Dos estivadores da Serrinha vem a resistência

O ano era 1947. No morro da Serrinha, em Madureira, um grupo de estivadores do Sindicato do Trabalhadores em Trapiche e Café –  também conhecido como Sociedade da Resistência dos Homens Pretos e fundado em 1905 – criou o Grêmio Recreativo Escola de Samba Império Serrano. A inauguração do Império remete à dissidência de uma outra escola de samba, a Prazer da Serrinha, fundada em 1930. A ideia da escola foi gestada nas casas das famílias do morro, muitas delas habitadas por trabalhadores da zona portuária que, no início do século XX, migraram para bairros distantes do centro, mas entrecortados pela linha férrea.
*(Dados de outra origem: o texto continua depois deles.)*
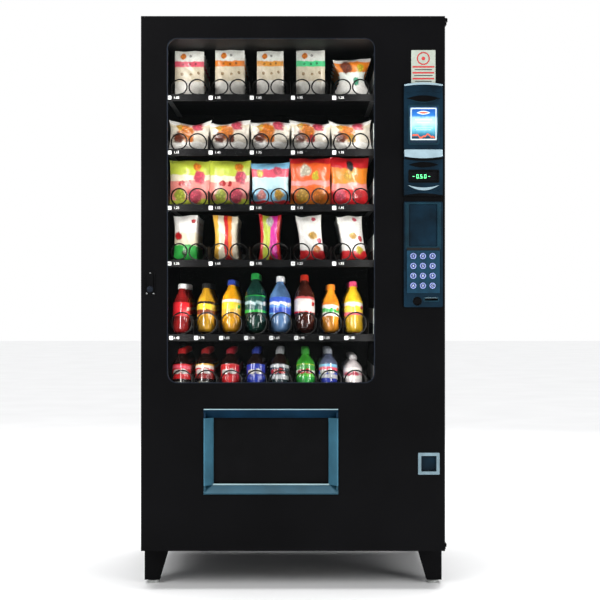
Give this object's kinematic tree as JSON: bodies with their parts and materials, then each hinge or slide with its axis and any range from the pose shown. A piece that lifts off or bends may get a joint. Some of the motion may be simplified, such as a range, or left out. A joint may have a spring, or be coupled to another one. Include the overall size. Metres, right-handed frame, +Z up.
{
  "type": "snack vending machine",
  "caption": "Glass-front snack and drink vending machine: hinged full-height door with control column and delivery flap, product trays with wire spirals, cooling unit below.",
  "frame": {"origin": "on the floor, at the middle of the footprint", "axes": "+X to the right seen from the front, +Z up, the front faces -Y"},
  "size_m": [0.999, 0.9445, 1.866],
  "materials": {
    "black_paint": "semi-gloss powder coat",
    "dark_sheet": "satin",
    "foam": "rigid foam",
    "zinc_plate": "zinc plated",
    "galvanised": "galvanised sheet",
    "coated_wire": "dark coated wire",
    "rail_black": "extruded",
    "motor_white": "moulded",
    "fin_metal": "pressed fins",
    "iron_black": "painted",
    "rubber": "extruded seal",
    "glass": "clear",
    "trim": "satin",
    "slate_alu": "satin anodised slate blue",
    "teal_plastic": "moulded, dark blue-grey",
    "screen": "smoked window",
    "card": "lit picture card",
    "plate_blue": "moulded",
    "key_cap": "pale blue caps",
    "unit_grey": "moulded",
    "black_plastic": "moulded",
    "cup_metal": "satin chrome",
    "tube_white": "lit diffuser",
    "wrap": "printed wrap"
  },
  "bodies": {
    "cabinet": {"cabinet_shell": "black_paint", "insulation": "foam", "cabinet_liner": "dark_sheet", "legs": "black_paint", "levelling_feet": "zinc_plate", "top_hinge": "black_paint", "bottom_hinge": "black_paint", "tray_rails": "galvanised", "snack_trays": "dark_sheet", "drink_trays": "dark_sheet", "price_rails": "rail_black", "vend_motors": "motor_white", "snack_spirals": "coated_wire", "drink_spirals": "coated_wire", "air_duct": "dark_sheet", "evaporator": "fin_metal", "compressor": "iron_black", "condenser": "fin_metal", "cooling_deck": "galvanised", "rear_grille": "black_paint", "delivery_bin": "dark_sheet", "latch_strike": "zinc_plate", "light_strips": "tube_white", "control_box": "galvanised"},
    "door": {"door_skin": "black_paint", "door_liner": "dark_sheet", "door_gasket": "rubber", "window_glass": "glass", "window_trim": "trim", "delivery_frame": "slate_alu", "control_column": "teal_plastic", "display_window": "screen", "picture_card": "card", "keypad_plate": "plate_blue", "bill_validator": "unit_grey", "coin_changer": "unit_grey", "coin_cup": "cup_metal", "lock_plate": "black_plastic"},
    "handle": {"lock_handle": "black_plastic", "latch_cam": "zinc_plate"},
    "delivery_flap": {"delivery_flap": "black_plastic"},
    "coin_flap": {"coin_flap": "teal_plastic"},
    "coin_return": {"coin_return_button": "black_plastic"},
    "evaporator_fan": {"evaporator_fan": "motor_white"},
    "condenser_fan": {"condenser_fan": "motor_white"},
    "spiral_left": {"spiral_left": "coated_wire"},
    "spiral_right": {"spiral_right": "coated_wire"},
    "snack_packs": {"snack_packs": "wrap"},
    "key_star": {"key_star": "key_cap"},
    "key_0": {"key_0": "key_cap"},
    "key_hash": {"key_hash": "key_cap"},
    "key_7": {"key_7": "key_cap"},
    "key_8": {"key_8": "key_cap"},
    "key_9": {"key_9": "key_cap"},
    "key_4": {"key_4": "key_cap"},
    "key_5": {"key_5": "key_cap"},
    "key_6": {"key_6": "key_cap"},
    "key_1": {"key_1": "key_cap"},
    "key_2": {"key_2": "key_cap"},
    "key_3": {"key_3": "key_cap"}
  },
  "joints": [
    {"name": "door_swing", "type": "hinge", "parent": "cabinet", "child": "door", "pos_m": [0.496, -0.344, 1], "axis": [0, 0, 1], "range_deg": [0, 110]},
    {"name": "handle_turn", "type": "hinge", "parent": "door", "child": "handle", "pos_m": [-0.46, -0.46, 0.97], "axis": [0, 1, 0], "range_deg": [0, 90]},
    {"name": "delivery_flap_swing", "type": "hinge", "parent": "door", "child": "delivery_flap", "pos_m": [-0.071, -0.424, 0.564], "axis": [1, 0, 0], "range_deg": [0, 70]},
    {"name": "coin_flap_swing", "type": "hinge", "parent": "door", "child": "coin_flap", "pos_m": [0.4375, -0.446, 0.429], "axis": [1, 0, 0], "range_deg": [0, 55]},
    {"name": "coin_return_push", "type": "slide", "parent": "door", "child": "coin_return", "axis": [0, 1, 0], "range_m": [0, 0.004], "stiffness_N_per_m": 400},
    {"name": "evaporator_fan_spin", "type": "hinge", "parent": "cabinet", "child": "evaporator_fan", "pos_m": [-0.225, 0.024, 0.492], "axis": [0, 1, 0], "continuous": true},
    {"name": "condenser_fan_spin", "type": "hinge", "parent": "cabinet", "child": "condenser_fan", "pos_m": [-0.28, -0.214, 0.22], "axis": [0, 1, 0], "continuous": true},
    {"name": "spiral_left_turn", "type": "hinge", "parent": "cabinet", "child": "spiral_left", "pos_m": [-0.112, 0, 1.659], "axis": [0, -1, 0], "range_deg": [0, 360]},
    {"name": "spiral_right_turn", "type": "hinge", "parent": "cabinet", "child": "spiral_right", "pos_m": [-0.048, 0, 1.659], "axis": [0, 1, 0], "range_deg": [0, 360]},
    {"name": "snack_advance", "type": "slide", "parent": "cabinet", "child": "snack_packs", "axis": [0, -1, 0], "range_m": [0, 0.0892]},
    {"name": "key_star_push", "type": "slide", "parent": "door", "child": "key_star", "axis": [0, 1, 0], "range_m": [0, 0.002], "stiffness_N_per_m": 400},
    {"name": "key_0_push", "type": "slide", "parent": "door", "child": "key_0", "axis": [0, 1, 0], "range_m": [0, 0.002], "stiffness_N_per_m": 400},
    {"name": "key_hash_push", "type": "slide", "parent": "door", "child": "key_hash", "axis": [0, 1, 0], "range_m": [0, 0.002], "stiffness_N_per_m": 400},
    {"name": "key_7_push", "type": "slide", "parent": "door", "child": "key_7", "axis": [0, 1, 0], "range_m": [0, 0.002], "stiffness_N_per_m": 400},
    {"name": "key_8_push", "type": "slide", "parent": "door", "child": "key_8", "axis": [0, 1, 0], "range_m": [0, 0.002], "stiffness_N_per_m": 400},
    {"name": "key_9_push", "type": "slide", "parent": "door", "child": "key_9", "axis": [0, 1, 0], "range_m": [0, 0.002], "stiffness_N_per_m": 400},
    {"name": "key_4_push", "type": "slide", "parent": "door", "child": "key_4", "axis": [0, 1, 0], "range_m": [0, 0.002], "stiffness_N_per_m": 400},
    {"name": "key_5_push", "type": "slide", "parent": "door", "child": "key_5", "axis": [0, 1, 0], "range_m": [0, 0.002], "stiffness_N_per_m": 400},
    {"name": "key_6_push", "type": "slide", "parent": "door", "child": "key_6", "axis": [0, 1, 0], "range_m": [0, 0.002], "stiffness_N_per_m": 400},
    {"name": "key_1_push", "type": "slide", "parent": "door", "child": "key_1", "axis": [0, 1, 0], "range_m": [0, 0.002], "stiffness_N_per_m": 400},
    {"name": "key_2_push", "type": "slide", "parent": "door", "child": "key_2", "axis": [0, 1, 0], "range_m": [0, 0.002], "stiffness_N_per_m": 400},
    {"name": "key_3_push", "type": "slide", "parent": "door", "child": "key_3", "axis": [0, 1, 0], "range_m": [0, 0.002], "stiffness_N_per_m": 400}
  ],
  "couplings": [
    {"joint": "spiral_right_turn", "follows": "spiral_left_turn", "ratio": 1},
    {"joint": "snack_advance", "follows": "spiral_left_turn", "m_per_rad": 0.014112}
  ]
}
Sebastião Oliveira , trabalhador portuário, membro da Sociedade de Resistencia e fundador do Império Serrano. Fonte: Arquivo público do Estado de São Paulo

Assim, a relação dos trabalhadores com o samba e o carnaval deixou de ser limitada à zona portuária e a zona norte se tornou, também, um reduto de tradições carnavalescas. Sob orientação de Mano Elói – presidente da Sociedade da Resistência, grande incentivador da fundação de escolas de samba e morador da Serrinha – o Império Serrano despontou como um importante reduto de lazer e luta política – uma escola de samba inspirada nas redes de sociabilidade negras. Seu primeiro presidente foi João Gradim, genro de Mano Elói. 
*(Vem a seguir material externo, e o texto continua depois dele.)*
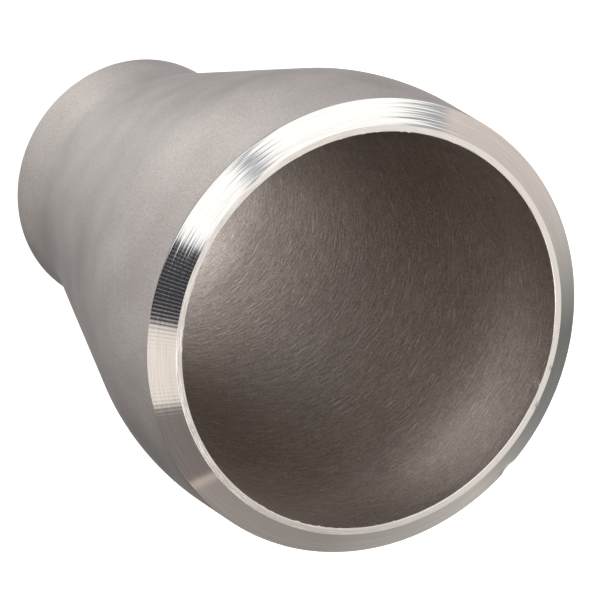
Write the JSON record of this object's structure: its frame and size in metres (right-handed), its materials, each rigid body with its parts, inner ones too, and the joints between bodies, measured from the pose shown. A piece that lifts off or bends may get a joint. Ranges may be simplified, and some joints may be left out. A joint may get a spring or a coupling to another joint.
{
  "type": "concentric pipe reducer",
  "caption": "Seamless butt-weld concentric reducer joining a larger pipe to a smaller one on one axis, with a bevelled weld end at each mouth.",
  "frame": {"origin": "centre of the small end's root face, on the axis; the part stands on this face", "axes": "+Z along the axis from the small end to the large mouth; X and Y are any two square directions, because the part is round"},
  "size_m": [0.0603, 0.0602, 0.076],
  "materials": {
    "stainless_steel": "blasted and pickled outside, brushed bore, bright turned weld bevels"
  },
  "bodies": {
    "root": {"reducer": "stainless_steel"}
  },
  "joints": []
}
Elói Antero Dias, estivador e fundador do Império Serrano. Wikimedia Commons

Ainda hoje, décadas depois de sua fundação, o G.R.E.S. Império Serrano nutre uma forte memória afetiva pelos trabalhadores da estiva. Em 2001, o enredo da escola exaltou os trabalhadores portuários da cidade. Intitulado como O Rio Corre Para o Mar, o samba, que tinha Arlindo Cruz como um de seus autores, cantava a luta dos estivadores e a criação do primeiro sindicato do Brasil:

…Abriu o porto ioiô, é porta aberta iaiá
É o comércio, é o progresso da cidade
E a cidade cresceu, o mundo então conheceu
O berço da felicidade
Toda ladeira cantou, a freguesia sorriu
A velha praça inteira aplaudiu

E assim nasceu a estiva
O primeiro sindicato do Brasil (bis)…

(Arlindo Cruz, Maurição, Carlos Sena, Elmo Caetano)
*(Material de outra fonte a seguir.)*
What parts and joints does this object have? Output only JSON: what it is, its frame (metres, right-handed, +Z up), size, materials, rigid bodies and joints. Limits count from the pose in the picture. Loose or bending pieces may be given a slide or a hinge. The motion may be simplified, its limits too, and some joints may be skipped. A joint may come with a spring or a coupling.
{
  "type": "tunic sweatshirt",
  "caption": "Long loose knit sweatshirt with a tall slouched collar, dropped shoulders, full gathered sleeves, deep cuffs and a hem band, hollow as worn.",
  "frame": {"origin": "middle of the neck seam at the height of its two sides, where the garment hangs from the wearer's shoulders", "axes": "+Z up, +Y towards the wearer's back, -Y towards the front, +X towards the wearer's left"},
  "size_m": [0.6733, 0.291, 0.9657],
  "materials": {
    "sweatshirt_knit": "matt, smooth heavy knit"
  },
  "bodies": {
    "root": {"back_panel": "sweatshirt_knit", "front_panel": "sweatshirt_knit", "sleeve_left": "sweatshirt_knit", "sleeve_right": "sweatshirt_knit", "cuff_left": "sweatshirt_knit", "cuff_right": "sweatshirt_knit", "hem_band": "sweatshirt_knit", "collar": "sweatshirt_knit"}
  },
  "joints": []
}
Ala “Os trabalhadores da estiva”, do desfile de 2001.

Em 2015, com um enredo sobre o próprio morro da Serrinha e o poeta Silas de Oliveira, o Império Serrano exaltou novamente a Sociedade da Resistência e os estivadores que chegaram ao subúrbio carioca no início do século XX.

…Quando o jongo me chamou eu louvei Maria
E no toque do tambor tem magia
Veio gente da estiva, da Resistência também
Todo mundo chegou no balanço do trem…

(Arlindo Cruz, Aloísio Machado, Arlindo Neto, Zé Gloria, Andinho Samara e Lucas Donato)

Essa memória afetiva, constantemente presente nos enredos do Império Serrano, evidencia os vínculos da instituição com as classes operárias  cariocas do início do século XX, quando a luta política dos estivadores se aliava à necessidade de promover instituições recreativas e de sociabilidade que possibilitassem o lazer para além dos espaços de trabalho. Os trabalhadores do porto mostraram, e ainda mostram, que festejar e brincar o Carnaval também é fazer política.